Kızılderilerle önce gergin başlayan ilişkileri ak fistanlı gizemli kadınımızın mucizesi yumuşatır ve film burada bir eksiğini daha kapatarak, uzaylılar konusunda cahil olan vahşi batılı halkımıza bir rehber gönderir.
Ve sonunda savaş başlar! İyi insanların tabancaları, tüfekleri, okları ve yaylarına karşılık uzaylılar –galiba ayıp olmasın, şartlar dengeli olsun diye- teknolojik silahlarını kullanmak yerine ‘dişleri ve tırnaklarıyla’ savaşırlar.
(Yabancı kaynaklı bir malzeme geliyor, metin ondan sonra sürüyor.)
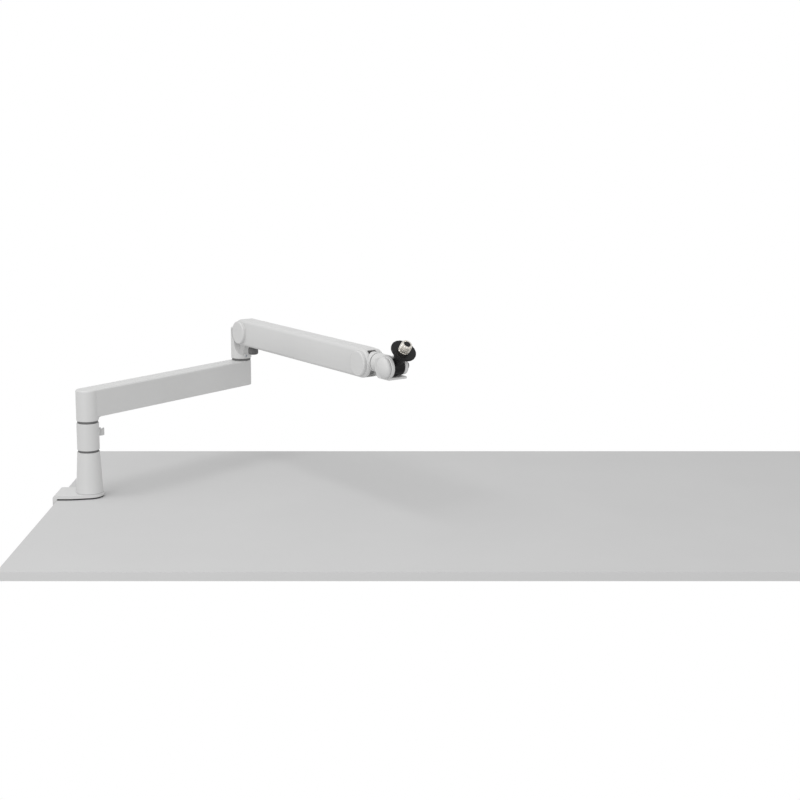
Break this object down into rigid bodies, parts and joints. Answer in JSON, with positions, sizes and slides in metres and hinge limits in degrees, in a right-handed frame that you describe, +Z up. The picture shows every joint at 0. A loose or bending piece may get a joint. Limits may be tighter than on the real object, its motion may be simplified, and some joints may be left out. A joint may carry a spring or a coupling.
{
  "type": "microphone boom arm",
  "caption": "Low-profile desk-clamp microphone boom arm with a riser, covered cable channels, a swivelling elbow and a tilting threaded head.",
  "frame": {"origin": "on the desk top's plane, under the column's axis", "axes": "+Z up, +X from the desk's edge over the desk, +Y along the edge; the lower arm goes back at 52 degrees from +X and the upper arm comes forward"},
  "size_m": [0.5197, 0.4008, 0.3695],
  "materials": {
    "white_steel": "satin white powder coat",
    "white_aluminium": "satin white powder coat",
    "black_metal": "satin black",
    "black_plastic": "matte",
    "black_rubber": "matte",
    "steel": "satin",
    "brass": "satin"
  },
  "bodies": {
    "clamp_base": {"clamp_frame": "white_steel", "top_pad": "black_rubber", "screw_bush": "steel", "base_column": "white_steel", "column_screws": "steel", "column_bush": "black_plastic"},
    "clamp_carriage": {"pressure_disc": "black_metal", "disc_pad": "black_rubber"},
    "clamp_screw": {"clamp_screw": "steel", "hand_knob": "black_plastic"},
    "riser": {"riser_spigot": "steel", "riser_tube": "white_steel", "riser_bush": "black_plastic", "cable_clip": "white_steel", "clip_screw": "steel"},
    "lower_arm": {"lower_beam": "white_aluminium", "arm_spindle": "steel", "elbow_bush": "black_plastic", "lower_magnets": "steel"},
    "lower_cover": {"lower_cover": "white_aluminium", "lower_cover_magnets": "steel"},
    "elbow": {"elbow_swivel": "white_aluminium", "elbow_spindle": "steel", "retaining_washer": "steel", "retaining_screw": "steel", "elbow_set_screw": "black_metal"},
    "upper_arm": {"upper_beam": "white_aluminium", "elbow_bolt": "steel", "elbow_spring_washer": "steel", "elbow_nut": "steel", "elbow_friction_washers": "black_plastic", "elbow_cap_front": "white_aluminium", "elbow_cap_rear": "white_aluminium", "brake_wedge": "brass", "upper_magnets": "steel", "head_bolt": "steel", "head_spring_washer": "steel", "head_nut": "steel", "head_friction_washers": "black_plastic", "head_cap_front": "white_aluminium", "head_cap_rear": "white_aluminium"},
    "upper_cover": {"upper_cover": "white_aluminium", "upper_cover_magnets": "steel"},
    "tension_knob": {"tension_knob": "black_plastic"},
    "wrist": {"wrist": "white_aluminium", "roll_washer": "black_plastic", "roll_bolt": "steel"},
    "fork": {"fork": "white_aluminium", "fork_nut": "black_metal"},
    "tilt_knob": {"domed_knob": "white_aluminium", "fork_bolt": "steel"},
    "mic_lug": {"mic_lug": "black_metal", "thread_adapter": "steel"},
    "lock_ring": {"lock_ring": "black_metal"}
  },
  "joints": [
    {"name": "clamp_travel", "type": "slide", "parent": "clamp_base", "child": "clamp_carriage", "axis": [0, 0, 1], "range_m": [-0.03, 0.018]},
    {"name": "screw_turn", "type": "hinge", "parent": "clamp_carriage", "child": "clamp_screw", "pos_m": [-0.0165, 0, -0.1], "axis": [0, 0, 1], "range_deg": [-5400, 3240]},
    {"name": "riser_turn", "type": "hinge", "parent": "clamp_base", "child": "riser", "pos_m": [0, 0, 0.068], "axis": [0, 0, 1], "continuous": true},
    {"name": "arm_turn", "type": "hinge", "parent": "riser", "child": "lower_arm", "pos_m": [0, 0, 0.1105], "axis": [0, 0, 1], "continuous": true},
    {"name": "lower_cover_pull", "type": "slide", "parent": "lower_arm", "child": "lower_cover", "axis": [0, 0, -1], "range_m": [0, 0.012]},
    {"name": "elbow_turn", "type": "hinge", "parent": "lower_arm", "child": "elbow", "pos_m": [0.19578, 0.25059, 0.159], "axis": [0, 0, 1], "range_deg": [-43, 257]},
    {"name": "elbow_tilt", "type": "hinge", "parent": "elbow", "child": "upper_arm", "pos_m": [0.20783, 0.23339, 0.2049], "axis": [-0.8192, -0.5736, 0], "range_deg": [-15, 55]},
    {"name": "upper_cover_pull", "type": "slide", "parent": "upper_arm", "child": "upper_cover", "axis": [0, 0, -1], "range_m": [0, 0.012]},
    {"name": "tension_turn", "type": "hinge", "parent": "upper_arm", "child": "tension_knob", "pos_m": [0.21815, 0.21864, 0.178], "axis": [0, 0, 1], "range_deg": [-360, 360]},
    {"name": "head_tilt", "type": "hinge", "parent": "upper_arm", "child": "wrist", "pos_m": [0.40399, -0.04677, 0.2049], "axis": [-0.8192, -0.5736, 0], "range_deg": [-40, 40]},
    {"name": "head_roll", "type": "hinge", "parent": "wrist", "child": "fork", "pos_m": [0.41947, -0.06888, 0.2086], "axis": [0.5736, -0.8192, 0], "range_deg": [-90, 90]},
    {"name": "knob_turn", "type": "hinge", "parent": "fork", "child": "tilt_knob", "pos_m": [0.44242, -0.10165, 0.2086], "axis": [0.8192, 0.5736, 0], "range_deg": [-180, 180]},
    {"name": "mic_tilt", "type": "hinge", "parent": "fork", "child": "mic_lug", "pos_m": [0.44242, -0.10165, 0.2086], "axis": [0.8192, 0.5736, 0], "range_deg": [-60, 60]},
    {"name": "lock_ring_turn", "type": "hinge", "parent": "mic_lug", "child": "lock_ring", "pos_m": [0.45348, -0.11744, 0.23158], "axis": [0.3687, -0.5265, 0.766], "continuous": true}
  ],
  "couplings": [
    {"joint": "screw_turn", "follows": "clamp_travel", "rad_per_m": 3141.5}
  ]
}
Önce Scott Mitchell Rosenberg tarafından 1997’de bir sinema yapımı olarak teklif edilmiş fakat uzun bir süre rafa kaldırılmış daha sonra ise 2006’da kendisi tarafından çizgi romana dönüştürülmüş şimdi ise beyaz perdeye aktarılmış olan Cowboys & Aliens için son olarak şunları söyleyebilirim: ölü bir tür olan Western ile başarılı çekildiği takdirde gişede her zaman kazanan uzaylıları harmanlamaya çalışan film, başarılı efektlerine rağmen yetersiz (hatta anlamsız) senaryosu, görselliklerin arasına sıkışmış oyunculukları ve nispeten başarılı diyebileceğimiz Iron Man serisiyle bilim-kurgu türünde kendini geliştirmeye çalışan tecrübesiz yönetmenimiz Jon Favreau’nun elinden gelenin bu kadar olması sebebiyle eğlencelik bir film olmanın ötesine geçemez.